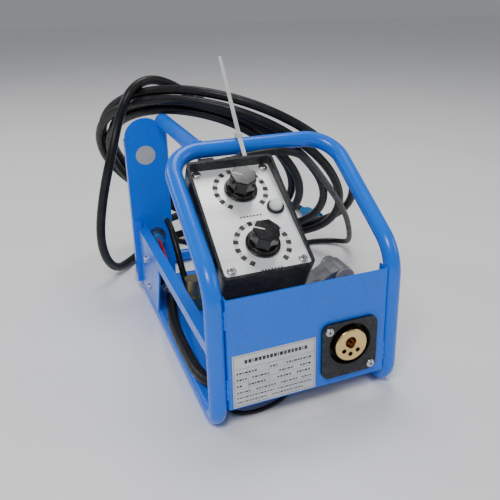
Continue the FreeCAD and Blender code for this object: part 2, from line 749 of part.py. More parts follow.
node("feed_block", feed_block())
node("motor", motor_case())
node("gearbox", gearbox_case())
node("shaft_bearing", ring_bearing())
node("drive_shaft", cylinder((20.5, D.roll_y, DRIVE_Z), (1, 0, 0), "shaft_radius", 37.8))
node("drive_roll", place_roll(grooved_roll(D.drive_roll_radius, D.shaft_radius), DRIVE_Z))
node("drive_roll_nut", roll_nut())
node("pressure_roll", place_roll(grooved_roll(D.idler_radius, 3.0 + D.running_gap), IDLER_Z))
node("pressure_roll_axle", cylinder((35.5, D.roll_y, IDLER_Z), (1, 0, 0), 3.0, 20.2))
node("pressure_arm", pressure_arm())
node("arm_hinge_pin", hinge_pin())
node("adjusting_knob", adjuster_knob())
node("adjusting_spring", adjuster_spring())
group("wire_guides", [wire_guide(start) for start in (36.5, 87.0)])


# ---------------------------------------------------------------- the spool hub

HUB_X = -24.0


def spool_bracket():
    """Upright bracket on the base with the stub axle that the hub turns on."""
    upright = box((HUB_X - 3, 235, 21), 3, 40, 104)
    crown = cylinder((HUB_X - 3, D.hub_y, D.hub_z), (1, 0, 0), 20, 3)
    foot = box((HUB_X - 24, 235, 21), 24, 40, 3)
    axle = cylinder((HUB_X - 3, D.hub_y, D.hub_z), (1, 0, 0), 6.0, 72)
    return fuse(upright, crown, foot, axle)


def spool_hub():
    """Hub that a wire spool slides on, with its flange and brake chamber."""
    bore, length = 6.0 + D.running_gap, D.hub_length
    return turned((HUB_X, D.hub_y, D.hub_z), (1, 0, 0),
                  [(bore, 0.4), (34, 0.4), (34, 4.4), (D.hub_radius, 4.4),
                   (D.hub_radius, length), (20, length), (20, 50), (bore, 50)])


node("spool_bracket", spool_bracket())
node("spool_hub", spool_hub())
node("hub_nut", cut(cylinder((HUB_X + 50.4, D.hub_y, D.hub_z), (1, 0, 0), 12.5, 12),
                    cylinder((HUB_X + 50, D.hub_y, D.hub_z), (1, 0, 0), 6.0, 13)))


# ---------------------------------------------------------------- rear entries and inner leads

def cable_gland():
    """Gland through the rear plate with its lock nut and a tapered boot behind."""
    parts = [cylinder((-88, 341, 52), (0, 1, 0), 9.9, 12.5),
             cylinder((-88, 352.6, 52), (0, 1, 0), 14.0, 8),
             cylinder((-88, 340, 52), (0, 1, 0), 13.0, 9.9),
             cone((-88, 360.5, 52), (0, 1, 0), 11.0, 8.0, 17)]
    return cut(fuse(*parts), cylinder((-88, 339, 52), (0, 1, 0), "main_lead / 2", 40))


def cable_lugs():
    """Ring lug of the incoming cable, and the lug at the socket end."""
    rear = fuse(box((-96, 262, 38), 12, 24, 2.2), cylinder((-90, 264, 38.5), (0, -0.95, -0.2), 6.4, 10))
    front = fuse(box((14.1, 29.5, 53), 14, 7, 8), box((28, 28.2, 54), 22, 4.8, 6.1))
    return [rear, front]


def motor_wire(shift):
    points = [(-78.1, 75 + shift, 62), (-87, 84 + shift, 61), (-88, 110, 52 + shift),
              (-86, 150, 36 + shift), (-84, 200, 30 + shift), (-83, 262, 48 + shift),
              (-83, 312, 76 + shift), (-84, 334.9, 85 + shift)]
    return pipe(points, [0, 6, 16, 40, 40, 40, 24, 0], 1.6)


def grommet(x, y):
    """Rubber grommet seated in the base plate."""
    rims = [cylinder((x, y, z), (0, 0, 1), 7.4, 2.4) for z in (16.6, 21)]
    return fuse(cylinder((x, y, 17), (0, 0, 1), 5.0, 5), *rims)


node("cable_gland", cable_gland())
node("control_socket", fuse(cylinder((-84, 346, 91), (0, 1, 0), 12.0, 4),
                            cylinder((-84, 349, 91), (0, 1, 0), 8.0, 14)))
node("socket_cap", cylinder((-84, 335.1, 87), (0, 1, 0), 7.0, 10.8))
node("gas_nipple", fuse(cylinder((-68, 344, 112), (0, 1, 0), 4.0, 24),
                        cylinder((-68, 352.6, 112), (0, 1, 0), 7.0, 6)))
node("gas_valve", fuse(box((-77, 226, 21), 28, 28, 20),
                       cylinder((-61, 240, 41), (0, 0, 1), 12, 24),
                       cylinder((-61, 254, 33), (0, 1, 0), 4, 8)))
node("gas_hose", lead("gas_hose", [(-68, 343.9, 112), (-68, 322, 108), (-67, 298, 84),
                                   (-65, 286, 60), (-63, 279, 45), (-61, 262.1, 33)], "gas_hose"))
node("power_cable", lead("power_cable", [
    (-90, 254.4, 36.5), (-95, 232, 32), (-101, 200, 28.6), (-103.5, 165, 28.1),
    (-104, 130, 28.1), (-103.5, 86, 28.1), (-98.5, 59, 28.1), (-82, 38, 28.3), (-57, 28, 30),
    (-33, 27, 37), (-11, 31, 48), (14, 33, 57)], "power_cable"))
node("inner_main_cable", lead("inner_main_cable", [(-88, 339.9, 52), (-88, 322, 50),
                                                   (-89, 304, 43.5), (-90, 288, 39)], "main_lead"))
group("cable_lugs", cable_lugs())
group("motor_wires", [motor_wire(shift) for shift in (0.0, 4.2)])
group("base_grommets", [grommet(x, y) for x, y in ((-70, 88), (4, 108))])


# ---------------------------------------------------------------- the outer leads

COIL = Vector(42.2, 403.5, 156.6)


def coil_frame():
    """The coil leans on the spine's elbow: a placement with Z along the coil's axis."""
    heading, tilt = math.radians(D.coil_heading), math.radians(D.coil_tilt)
    axis = Vector(math.sin(tilt) * math.cos(heading), math.sin(tilt) * math.sin(heading),
                  math.cos(tilt))
    level = Vector(axis.y, -axis.x, 0).normalize()
    return Placement(COIL, Rotation(level, axis.cross(level), axis, "ZXY"))


def coil():
    """Outer shape of the loose coil: a thick oval ring, wider where the turns fan out."""
    oval = doc.addObject("Part::Ellipse", "Oval")
    bind(oval, "MajorRadius", "coil_long + main_lead / 2")
    bind(oval, "MinorRadius", "coil_short + main_lead / 2")
    oval.Placement = Placement(Vector(0, 0, -D.coil_thickness / 2), Rotation(Z, D.coil_skew))
    disc = doc.addObject("Part::Extrusion", "Disc")
    disc.Base = oval
    disc.DirMode = "Custom"
    disc.Dir = Z
    bind(disc, "LengthFwd", "coil_thickness")
    disc.Solid = True
    return cut(disc, cylinder((-D.coil_shift, 1, -D.coil_thickness), (0, 0, 1),
                              "coil_inner - main_lead / 2", "coil_thickness * 2"))


def belt(radius_a, centre_b, radius_b, width, growth):
    """A band's outline round two parallel bars, as a solid along X."""
    a, b = radius_a + growth, radius_b + growth
    reach = Vector(0, *centre_b)
    along = Vector(reach).normalize()
    across = X.cross(along)
    spread = math.acos((a - b) / reach.Length)
    corners = []
    for start, radius, side in ((Vector(), a, 1), (reach, b, 1), (reach, b, -1), (Vector(), a, -1)):
        corners.append(start + along * (radius * math.cos(spread))
                       + across * (side * radius * math.sin(spread)))
    web = new_body()
    pad(web, sketch(web, "YZ_Plane", -width / 2, outline([(c.y, c.z) for c in corners])), width)
    return fuse(web, cylinder((-width / 2, 0, 0), (1, 0, 0), a, width),
                cylinder((-width / 2, *centre_b), (1, 0, 0), b, width))


def cable_tie():
    """Nylon tie round the top bar and the remote lead, its tail left long."""
    bar, cord, lead_at = D.tube_od / 2, D.remote_lead / 2, (-14.9, -9.2)
    band = cut(belt(bar, lead_at, cord, 4.8, 1.9), belt(bar, lead_at, cord, 6.0, 0.4))
    head = box((-3.6, -5, bar + 1.2), 7.2, 7.5, 5.0)
    tail = new_body()
    top = bar + 6
    strip = outline([(-2.4, top), (2.4, top), (-17.4, top + 87), (-20.4, top + 86)],
                    [0, 0, 1.2, 1.2])
    pad(tail, sketch(tail, "XZ_Plane", 2.0, strip), 1.4, True)
    return fuse(band, head, tail)


def lead_plug():
    """Aviation plug: tapered boot, knurled shell and the insert's face."""
    face, rear = Vector(252, 491, 14), Vector(246.6, 551, 12.2)
    axis = (face - rear).normalize()
    boot = cone(rear, axis, 7.6, 9.0, 16)
    grip = cylinder(rear + axis * 15.5, axis, 12.0, 26)
    ring = cylinder(rear + axis * 41.5, axis, 12.6, 18)
    hollow = cylinder(face - axis * 7, axis, 10.4, 8)
    insert = cylinder(face - axis * 8, axis, 8.2, 5.5)
    return fuse(cut(fuse(boot, grip, ring), hollow), insert)


coil_place = CARRIER * coil_frame()
node("lead_coil", coil(), coil_place)
node("main_lead_exit", lead("main_lead_exit", [
    (-88, 377.6, 52), (-88, 410, 51.5), (-84, 444, 50), (-72, 478, 48.5), (-48, 506, 48),
    (-16, 522, 50), (14, 525, 51)], "main_lead"))
node("main_lead_loop", lead("main_lead_loop", [
    (62, 325, 238), (42, 338, 250), (22, 369, 258), (1, 383, 278), (-19, 399, 289),
    (-42, 401, 303), (-66, 394, 310), (-89, 382, 305), (-107, 372, 288), (-121, 372, 255),
    (-135, 356, 218), (-147, 359, 178), (-156, 366, 136), (-161, 376, 95), (-158, 391, 58),
    (-148, 408, 29), (-133, 429, 11.7), (-112, 457, 7.2), (-87, 488, 7.2), (-55, 516, 7.4),
    (-17, 534, 9), (24, 534, 14), (60, 520, 24)], "main_lead"))
node("main_lead_tail", lead("main_lead_tail", [
    (30, 536, 42), (56, 543, 26), (84, 554, 13), (112, 570, 7.6), (137, 590, 7.2),
    (156, 612, 7.2), (175, 630, 7.2), (199, 637.5, 7.2), (223, 631.6, 7.2), (240.6, 614, 7.4),
    (247, 592, 8.6), (248, 572, 10.4), (246.6, 551.2, 12.2)], "main_lead"))
node("lead_plug", lead_plug())
node("remote_lead_tube", lead("remote_lead_tube", [
    (-50.8, 148.3, 245), (-26, 147.4, 251.5), (4, 147, 254.5), (34, 146.8, 254.5),
    (60, 152, 245), (86, 172, 221), (114, 198, 192), (144, 226, 160), (172, 254, 128),
    (198, 284, 96), (220, 314, 62), (238, 344, 33), (250, 374, 12), (241, 401, 5.6),
    (212, 414, 5.2), (176, 415, 5.2), (128, 435, 5.2), (90, 459, 5.2), (44, 471, 6), (0, 468, 14),
    (-38, 456, 34), (-66, 430, 60), (-80, 398, 82), (-84, 363.2, 91)], "remote_lead"))
node("torch_lead_tube", lead("torch_lead_tube", [
    (-70, 88, 15.9), (-72, 76, 9.5), (-77, 60, 3.6), (-83, 42, 2.6), (-79, 26, 2.6),
    (-63, 18.5, 2.6), (-42, 19.5, 2.6), (-20, 27, 2.6), (-4, 42, 2.6), (3, 62, 2.8),
    (5, 82, 5), (4, 98, 12), (4, 108, 15.9)], "torch_lead"))
node("cable_tie", cable_tie(), CARRIER * Placement(Vector(-17, D.top_y, D.top_z), Rotation()))
group("pan_screws", screws)


# ---------------------------------------------------------------- checks and export

doc.recompute()
faults = [o.Label for o in doc.Objects if "Invalid" in o.State or "Error" in o.State]
assert not faults, f"features that failed: {faults}"
for label, solid, edges, diameter in lead_checks:
    length = sum(edge.toShape().Length for edge in edges)
    expected = math.pi * diameter ** 2 / 4 * length
    print(label, "length", round(length), "volume ratio", round(solid.Shape.Volume / expected, 4))
os.makedirs("parts", exist_ok=True)
for label, obj in nodes.items():
    assert not obj.Shape.isNull() and obj.Shape.isValid(), f"{label} has no valid shape"
    obj.Shape.exportStep(f"parts/{label}.step")
print(len(nodes), "nodes written")
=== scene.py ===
import math

import bmesh
import bpy
from mathutils import Matrix, Vector


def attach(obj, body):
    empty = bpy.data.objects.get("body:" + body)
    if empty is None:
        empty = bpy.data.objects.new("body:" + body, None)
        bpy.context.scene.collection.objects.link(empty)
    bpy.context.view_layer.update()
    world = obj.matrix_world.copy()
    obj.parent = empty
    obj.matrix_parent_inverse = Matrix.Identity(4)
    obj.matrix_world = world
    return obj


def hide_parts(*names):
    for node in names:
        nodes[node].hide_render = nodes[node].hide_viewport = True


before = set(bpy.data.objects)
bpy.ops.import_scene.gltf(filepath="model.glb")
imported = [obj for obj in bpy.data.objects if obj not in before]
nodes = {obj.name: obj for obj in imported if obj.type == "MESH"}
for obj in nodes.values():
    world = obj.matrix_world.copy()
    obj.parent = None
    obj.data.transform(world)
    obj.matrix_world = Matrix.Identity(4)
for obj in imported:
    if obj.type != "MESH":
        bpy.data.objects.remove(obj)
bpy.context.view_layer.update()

# Design frame of the CAD source, in millimetres: X right, Y to the rear from the panel, Z up.
ORIGIN_X, ORIGIN_Y = -3.05, 222.0
LEG_Y, KNEE_Z, TOP_Y, TOP_Z = 7.6, 168.0, 162.0, 261.7
SLOPE = math.atan2(TOP_Z - KNEE_Z, TOP_Y - LEG_Y)
MM = 0.001


def at(x, y, z):
    """A point of the design frame, in metres in the row frame."""
    return Vector(((x - ORIGIN_X) * MM, (y - ORIGIN_Y) * MM, z * MM))


BOX = Matrix.Translation(at(0, LEG_Y, KNEE_Z)) @ Matrix.Rotation(SLOPE, 4, "X")


def on_box(x, u, w):
    """A point of the control box's tilted frame, in metres in the row frame."""
    return BOX @ Vector((x * MM, u * MM, w * MM))


# ------------------------------------------------------------------ camera

camera = bpy.data.objects.new("camera", bpy.data.cameras.new("camera"))
bpy.context.scene.collection.objects.link(camera)
PICTURE_SIZE, FOCAL_LENGTH = 500, 623.3  # both in the picture's own units
SENSOR_WIDTH = 36.0
RIGHT = Vector((0.91511, -0.40321, -0.00165))
DOWN = Vector((-0.14962, -0.33577, -0.92998))
FORWARD = Vector((0.37442, 0.85128, -0.3676))
axes = Matrix((RIGHT, -DOWN, -FORWARD)).transposed().to_4x4()
camera.matrix_world = Matrix.Translation(at(-246.5, -507.5, 441.8)) @ axes
camera.data.sensor_width = SENSOR_WIDTH
camera.data.lens = SENSOR_WIDTH * FOCAL_LENGTH / PICTURE_SIZE
camera.data.shift_x, camera.data.shift_y = -0.08, -0.05
camera.data.clip_start = 0.01
bpy.context.scene.camera = camera


# ------------------------------------------------------------------ helpers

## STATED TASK
Return a word-for-word copy of the lines from the beginning of the listing to the line holding "and inner leads", both kept.

## EXERCISE RESPONSE
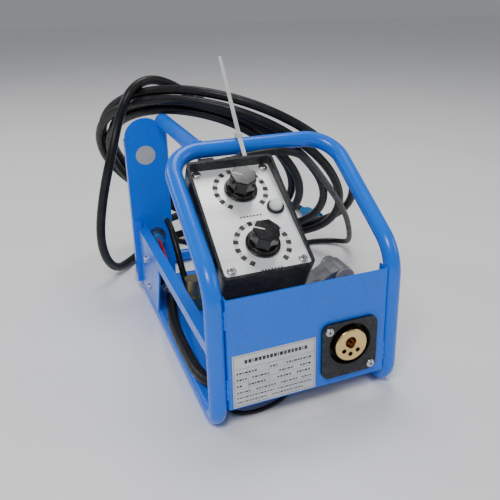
Continue the FreeCAD and Blender code for this object: part 2, from line 749 of part.py. More parts follow.
node("feed_block", feed_block())
node("motor", motor_case())
node("gearbox", gearbox_case())
node("shaft_bearing", ring_bearing())
node("drive_shaft", cylinder((20.5, D.roll_y, DRIVE_Z), (1, 0, 0), "shaft_radius", 37.8))
node("drive_roll", place_roll(grooved_roll(D.drive_roll_radius, D.shaft_radius), DRIVE_Z))
node("drive_roll_nut", roll_nut())
node("pressure_roll", place_roll(grooved_roll(D.idler_radius, 3.0 + D.running_gap), IDLER_Z))
node("pressure_roll_axle", cylinder((35.5, D.roll_y, IDLER_Z), (1, 0, 0), 3.0, 20.2))
node("pressure_arm", pressure_arm())
node("arm_hinge_pin", hinge_pin())
node("adjusting_knob", adjuster_knob())
node("adjusting_spring", adjuster_spring())
group("wire_guides", [wire_guide(start) for start in (36.5, 87.0)])


# ---------------------------------------------------------------- the spool hub

HUB_X = -24.0


def spool_bracket():
    """Upright bracket on the base with the stub axle that the hub turns on."""
    upright = box((HUB_X - 3, 235, 21), 3, 40, 104)
    crown = cylinder((HUB_X - 3, D.hub_y, D.hub_z), (1, 0, 0), 20, 3)
    foot = box((HUB_X - 24, 235, 21), 24, 40, 3)
    axle = cylinder((HUB_X - 3, D.hub_y, D.hub_z), (1, 0, 0), 6.0, 72)
    return fuse(upright, crown, foot, axle)


def spool_hub():
    """Hub that a wire spool slides on, with its flange and brake chamber."""
    bore, length = 6.0 + D.running_gap, D.hub_length
    return turned((HUB_X, D.hub_y, D.hub_z), (1, 0, 0),
                  [(bore, 0.4), (34, 0.4), (34, 4.4), (D.hub_radius, 4.4),
                   (D.hub_radius, length), (20, length), (20, 50), (bore, 50)])


node("spool_bracket", spool_bracket())
node("spool_hub", spool_hub())
node("hub_nut", cut(cylinder((HUB_X + 50.4, D.hub_y, D.hub_z), (1, 0, 0), 12.5, 12),
                    cylinder((HUB_X + 50, D.hub_y, D.hub_z), (1, 0, 0), 6.0, 13)))


# ---------------------------------------------------------------- rear entries and inner leads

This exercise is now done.